## What to work on
Keep every line where the word "objects" appears; drop the rest.
----- Input material
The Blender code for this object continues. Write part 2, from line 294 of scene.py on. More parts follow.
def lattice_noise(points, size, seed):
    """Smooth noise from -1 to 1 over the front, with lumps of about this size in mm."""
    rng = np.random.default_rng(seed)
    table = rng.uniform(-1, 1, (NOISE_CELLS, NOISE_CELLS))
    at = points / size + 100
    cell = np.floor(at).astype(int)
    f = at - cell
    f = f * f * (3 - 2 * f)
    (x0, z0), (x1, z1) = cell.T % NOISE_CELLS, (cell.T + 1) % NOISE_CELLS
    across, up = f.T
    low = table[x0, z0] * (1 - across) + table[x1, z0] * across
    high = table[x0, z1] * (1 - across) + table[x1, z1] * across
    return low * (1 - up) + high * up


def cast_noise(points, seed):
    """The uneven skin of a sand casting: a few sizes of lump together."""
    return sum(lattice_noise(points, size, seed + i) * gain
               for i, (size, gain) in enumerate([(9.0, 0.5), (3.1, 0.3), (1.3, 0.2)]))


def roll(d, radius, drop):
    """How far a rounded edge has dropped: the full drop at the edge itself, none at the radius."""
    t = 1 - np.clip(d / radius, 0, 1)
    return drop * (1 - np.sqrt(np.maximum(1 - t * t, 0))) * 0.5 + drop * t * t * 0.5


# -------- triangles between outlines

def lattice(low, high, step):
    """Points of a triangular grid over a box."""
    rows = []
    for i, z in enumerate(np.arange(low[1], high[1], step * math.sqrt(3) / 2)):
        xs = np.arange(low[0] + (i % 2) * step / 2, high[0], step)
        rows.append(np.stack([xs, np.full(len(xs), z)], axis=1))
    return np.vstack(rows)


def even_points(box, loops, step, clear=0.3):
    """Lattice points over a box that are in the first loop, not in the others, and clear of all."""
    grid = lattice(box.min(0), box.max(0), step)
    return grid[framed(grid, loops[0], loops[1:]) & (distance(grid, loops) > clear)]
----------
----- Input material
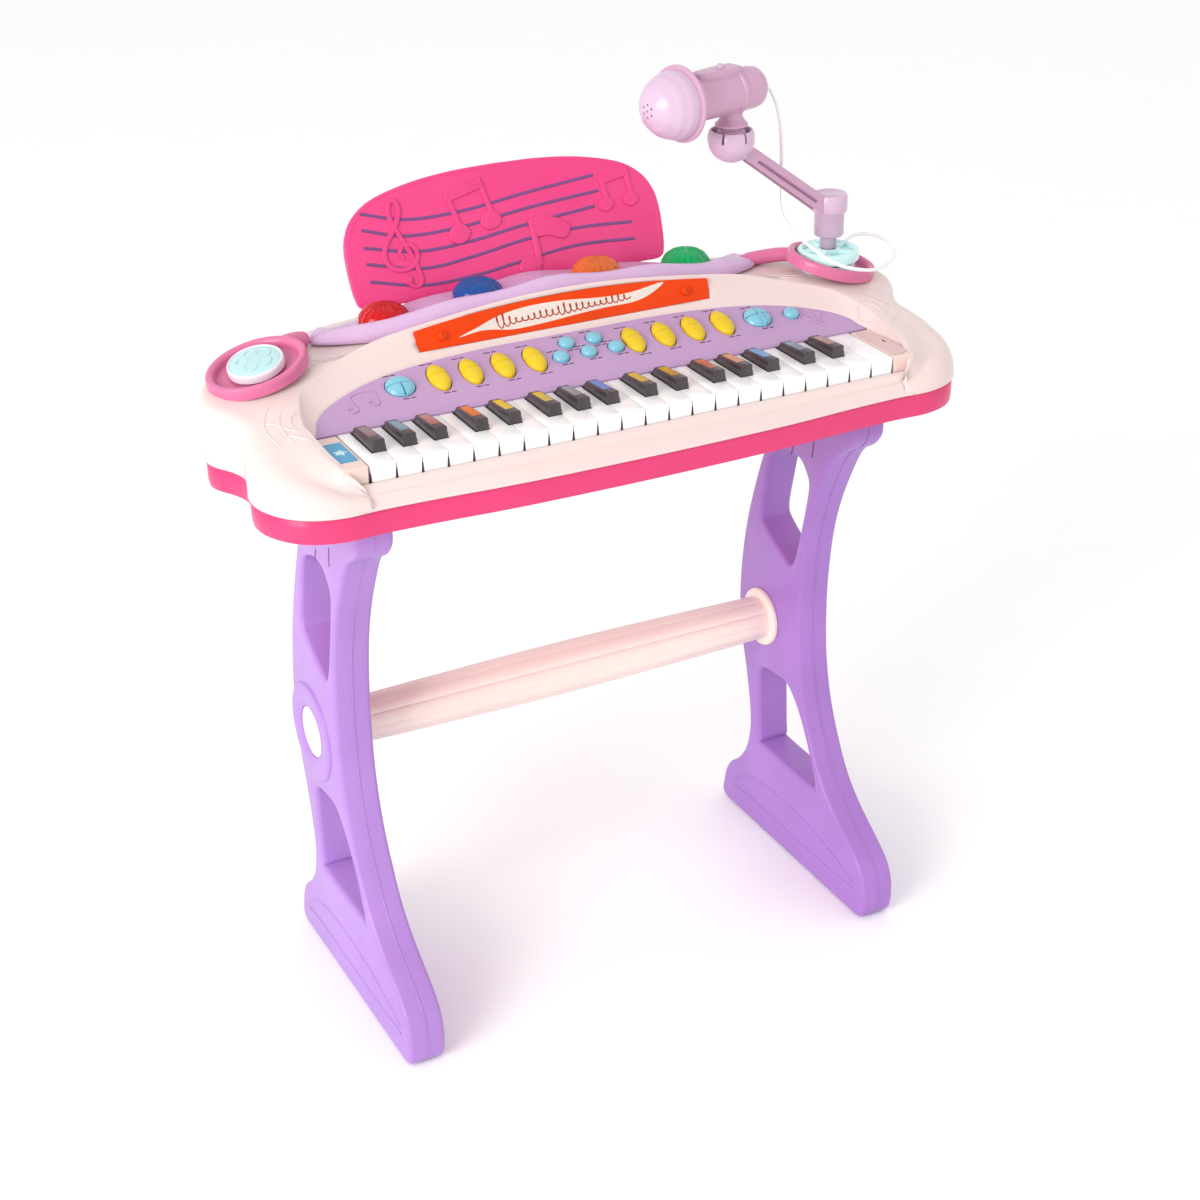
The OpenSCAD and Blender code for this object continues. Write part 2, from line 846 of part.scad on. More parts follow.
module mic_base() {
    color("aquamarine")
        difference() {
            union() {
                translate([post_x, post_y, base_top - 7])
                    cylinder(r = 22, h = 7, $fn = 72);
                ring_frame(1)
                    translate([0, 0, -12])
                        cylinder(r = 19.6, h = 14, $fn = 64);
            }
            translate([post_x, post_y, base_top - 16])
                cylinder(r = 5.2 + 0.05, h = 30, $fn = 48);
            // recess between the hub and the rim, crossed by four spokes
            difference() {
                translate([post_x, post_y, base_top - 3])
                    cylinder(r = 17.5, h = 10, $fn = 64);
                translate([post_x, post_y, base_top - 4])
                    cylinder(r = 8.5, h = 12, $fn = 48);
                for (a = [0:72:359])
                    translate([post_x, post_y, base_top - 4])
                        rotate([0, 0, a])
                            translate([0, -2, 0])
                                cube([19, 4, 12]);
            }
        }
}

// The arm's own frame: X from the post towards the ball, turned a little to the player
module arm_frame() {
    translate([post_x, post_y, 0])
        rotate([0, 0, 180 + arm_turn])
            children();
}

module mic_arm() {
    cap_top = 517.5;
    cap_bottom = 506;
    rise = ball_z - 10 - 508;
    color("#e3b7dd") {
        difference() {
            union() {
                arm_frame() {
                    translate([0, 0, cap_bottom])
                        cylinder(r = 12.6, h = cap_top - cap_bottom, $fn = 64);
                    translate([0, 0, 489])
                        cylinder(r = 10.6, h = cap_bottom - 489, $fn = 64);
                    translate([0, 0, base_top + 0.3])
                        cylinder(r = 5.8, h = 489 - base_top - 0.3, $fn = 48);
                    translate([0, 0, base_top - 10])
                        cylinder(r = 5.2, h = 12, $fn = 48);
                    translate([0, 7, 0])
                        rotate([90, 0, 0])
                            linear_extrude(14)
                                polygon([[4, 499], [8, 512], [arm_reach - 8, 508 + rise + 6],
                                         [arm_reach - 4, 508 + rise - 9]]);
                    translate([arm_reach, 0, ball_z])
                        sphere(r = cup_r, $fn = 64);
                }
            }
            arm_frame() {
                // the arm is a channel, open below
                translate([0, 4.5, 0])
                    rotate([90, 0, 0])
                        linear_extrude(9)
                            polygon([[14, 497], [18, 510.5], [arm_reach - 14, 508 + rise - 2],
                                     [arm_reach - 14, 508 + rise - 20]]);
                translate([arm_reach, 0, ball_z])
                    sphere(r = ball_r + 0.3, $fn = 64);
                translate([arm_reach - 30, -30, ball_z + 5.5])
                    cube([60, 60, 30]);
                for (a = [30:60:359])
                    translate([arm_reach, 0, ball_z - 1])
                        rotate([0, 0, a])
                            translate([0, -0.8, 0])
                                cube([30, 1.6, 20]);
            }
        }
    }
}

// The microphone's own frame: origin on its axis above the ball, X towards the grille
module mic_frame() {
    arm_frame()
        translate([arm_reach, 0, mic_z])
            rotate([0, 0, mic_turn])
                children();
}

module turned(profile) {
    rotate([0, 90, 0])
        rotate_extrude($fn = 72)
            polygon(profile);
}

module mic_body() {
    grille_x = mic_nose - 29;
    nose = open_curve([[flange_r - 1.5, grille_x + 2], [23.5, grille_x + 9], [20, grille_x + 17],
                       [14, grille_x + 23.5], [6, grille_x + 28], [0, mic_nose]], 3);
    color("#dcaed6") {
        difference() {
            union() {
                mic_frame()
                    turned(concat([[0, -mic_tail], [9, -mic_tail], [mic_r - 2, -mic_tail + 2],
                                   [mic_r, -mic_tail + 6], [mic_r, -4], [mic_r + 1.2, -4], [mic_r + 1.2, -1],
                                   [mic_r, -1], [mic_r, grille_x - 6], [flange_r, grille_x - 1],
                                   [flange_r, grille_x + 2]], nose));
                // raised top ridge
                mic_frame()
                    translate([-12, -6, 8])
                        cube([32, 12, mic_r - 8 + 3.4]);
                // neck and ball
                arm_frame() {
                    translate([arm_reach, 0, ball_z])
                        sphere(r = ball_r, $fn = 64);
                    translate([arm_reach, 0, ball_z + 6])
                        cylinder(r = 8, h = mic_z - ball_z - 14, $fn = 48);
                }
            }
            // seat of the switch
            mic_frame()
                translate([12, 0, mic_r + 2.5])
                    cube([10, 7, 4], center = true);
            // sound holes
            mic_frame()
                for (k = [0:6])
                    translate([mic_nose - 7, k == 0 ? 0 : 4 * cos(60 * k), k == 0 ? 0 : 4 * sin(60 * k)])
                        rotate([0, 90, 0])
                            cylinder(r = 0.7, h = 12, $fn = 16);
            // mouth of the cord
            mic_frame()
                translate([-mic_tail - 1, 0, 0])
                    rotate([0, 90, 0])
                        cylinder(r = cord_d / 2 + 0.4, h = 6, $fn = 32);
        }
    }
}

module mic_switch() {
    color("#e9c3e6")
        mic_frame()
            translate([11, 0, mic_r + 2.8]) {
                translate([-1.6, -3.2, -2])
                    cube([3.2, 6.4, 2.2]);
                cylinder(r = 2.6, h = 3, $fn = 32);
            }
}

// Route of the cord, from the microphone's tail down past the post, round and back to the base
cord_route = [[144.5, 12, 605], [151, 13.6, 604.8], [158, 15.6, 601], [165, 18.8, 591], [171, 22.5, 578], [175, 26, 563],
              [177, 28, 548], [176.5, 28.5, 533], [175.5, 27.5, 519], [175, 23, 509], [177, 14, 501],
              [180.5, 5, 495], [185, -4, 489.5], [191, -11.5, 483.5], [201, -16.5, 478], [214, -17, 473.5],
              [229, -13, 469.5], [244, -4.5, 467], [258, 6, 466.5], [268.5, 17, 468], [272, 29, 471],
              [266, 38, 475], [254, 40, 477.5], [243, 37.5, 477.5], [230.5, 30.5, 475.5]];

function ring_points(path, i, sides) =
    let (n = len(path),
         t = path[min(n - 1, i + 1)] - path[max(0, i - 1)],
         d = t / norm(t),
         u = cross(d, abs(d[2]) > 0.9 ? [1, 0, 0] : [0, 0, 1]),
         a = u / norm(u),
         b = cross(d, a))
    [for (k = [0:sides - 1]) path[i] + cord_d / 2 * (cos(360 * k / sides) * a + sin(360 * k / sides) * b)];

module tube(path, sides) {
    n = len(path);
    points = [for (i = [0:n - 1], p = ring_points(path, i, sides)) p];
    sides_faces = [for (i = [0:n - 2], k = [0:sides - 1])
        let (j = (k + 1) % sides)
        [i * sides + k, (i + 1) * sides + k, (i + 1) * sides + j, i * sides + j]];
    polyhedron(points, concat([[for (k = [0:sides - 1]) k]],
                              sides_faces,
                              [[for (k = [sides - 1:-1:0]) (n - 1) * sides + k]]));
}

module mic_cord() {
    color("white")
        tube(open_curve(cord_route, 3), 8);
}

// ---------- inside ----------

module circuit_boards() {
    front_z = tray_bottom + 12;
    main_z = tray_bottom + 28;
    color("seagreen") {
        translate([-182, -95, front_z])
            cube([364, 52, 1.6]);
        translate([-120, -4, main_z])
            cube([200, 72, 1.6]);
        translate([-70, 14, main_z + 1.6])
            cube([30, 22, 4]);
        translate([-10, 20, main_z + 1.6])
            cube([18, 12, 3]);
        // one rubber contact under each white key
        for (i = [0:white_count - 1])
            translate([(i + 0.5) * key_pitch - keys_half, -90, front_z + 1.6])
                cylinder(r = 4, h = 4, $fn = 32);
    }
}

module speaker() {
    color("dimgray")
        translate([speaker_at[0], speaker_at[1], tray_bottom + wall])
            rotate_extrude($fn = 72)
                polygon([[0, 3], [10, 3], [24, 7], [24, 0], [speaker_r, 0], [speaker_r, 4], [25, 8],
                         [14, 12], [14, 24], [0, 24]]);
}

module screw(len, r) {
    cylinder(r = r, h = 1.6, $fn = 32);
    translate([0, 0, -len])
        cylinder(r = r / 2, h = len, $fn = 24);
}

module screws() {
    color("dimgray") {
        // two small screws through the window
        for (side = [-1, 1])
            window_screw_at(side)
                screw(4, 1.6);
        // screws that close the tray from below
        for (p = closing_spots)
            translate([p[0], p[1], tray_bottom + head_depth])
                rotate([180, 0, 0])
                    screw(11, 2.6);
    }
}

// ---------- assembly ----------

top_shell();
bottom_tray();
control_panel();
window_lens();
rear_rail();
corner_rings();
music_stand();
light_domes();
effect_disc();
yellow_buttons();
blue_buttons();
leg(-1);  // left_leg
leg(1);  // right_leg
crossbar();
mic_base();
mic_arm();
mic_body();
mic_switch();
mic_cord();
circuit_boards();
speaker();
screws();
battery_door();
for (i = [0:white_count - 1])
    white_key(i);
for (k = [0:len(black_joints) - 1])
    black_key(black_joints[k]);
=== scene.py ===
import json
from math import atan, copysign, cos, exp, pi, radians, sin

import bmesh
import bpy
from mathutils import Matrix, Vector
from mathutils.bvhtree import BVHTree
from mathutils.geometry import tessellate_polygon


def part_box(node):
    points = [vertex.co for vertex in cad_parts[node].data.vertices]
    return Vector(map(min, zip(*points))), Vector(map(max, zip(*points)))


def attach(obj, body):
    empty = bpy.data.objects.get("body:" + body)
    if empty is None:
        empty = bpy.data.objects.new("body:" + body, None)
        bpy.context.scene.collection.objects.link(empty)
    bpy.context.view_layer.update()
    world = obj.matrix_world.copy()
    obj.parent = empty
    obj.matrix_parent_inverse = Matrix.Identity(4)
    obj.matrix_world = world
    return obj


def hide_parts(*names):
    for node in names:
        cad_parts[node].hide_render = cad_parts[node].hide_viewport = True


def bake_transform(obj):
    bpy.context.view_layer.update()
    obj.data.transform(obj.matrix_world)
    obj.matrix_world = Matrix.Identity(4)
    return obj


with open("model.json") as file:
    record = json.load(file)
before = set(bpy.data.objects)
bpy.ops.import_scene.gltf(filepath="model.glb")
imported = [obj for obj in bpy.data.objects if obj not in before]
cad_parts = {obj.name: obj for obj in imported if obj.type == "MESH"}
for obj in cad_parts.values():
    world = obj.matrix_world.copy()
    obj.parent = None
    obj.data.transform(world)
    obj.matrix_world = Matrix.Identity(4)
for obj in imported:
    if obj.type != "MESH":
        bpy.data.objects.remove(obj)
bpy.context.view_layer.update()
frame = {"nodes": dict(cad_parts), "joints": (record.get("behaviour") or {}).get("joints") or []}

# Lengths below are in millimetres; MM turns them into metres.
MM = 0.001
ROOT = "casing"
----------
## Correct response
    empty = bpy.data.objects.get("body:" + body)
        empty = bpy.data.objects.new("body:" + body, None)
        bpy.context.scene.collection.objects.link(empty)
before = set(bpy.data.objects)
imported = [obj for obj in bpy.data.objects if obj not in before]
        bpy.data.objects.remove(obj)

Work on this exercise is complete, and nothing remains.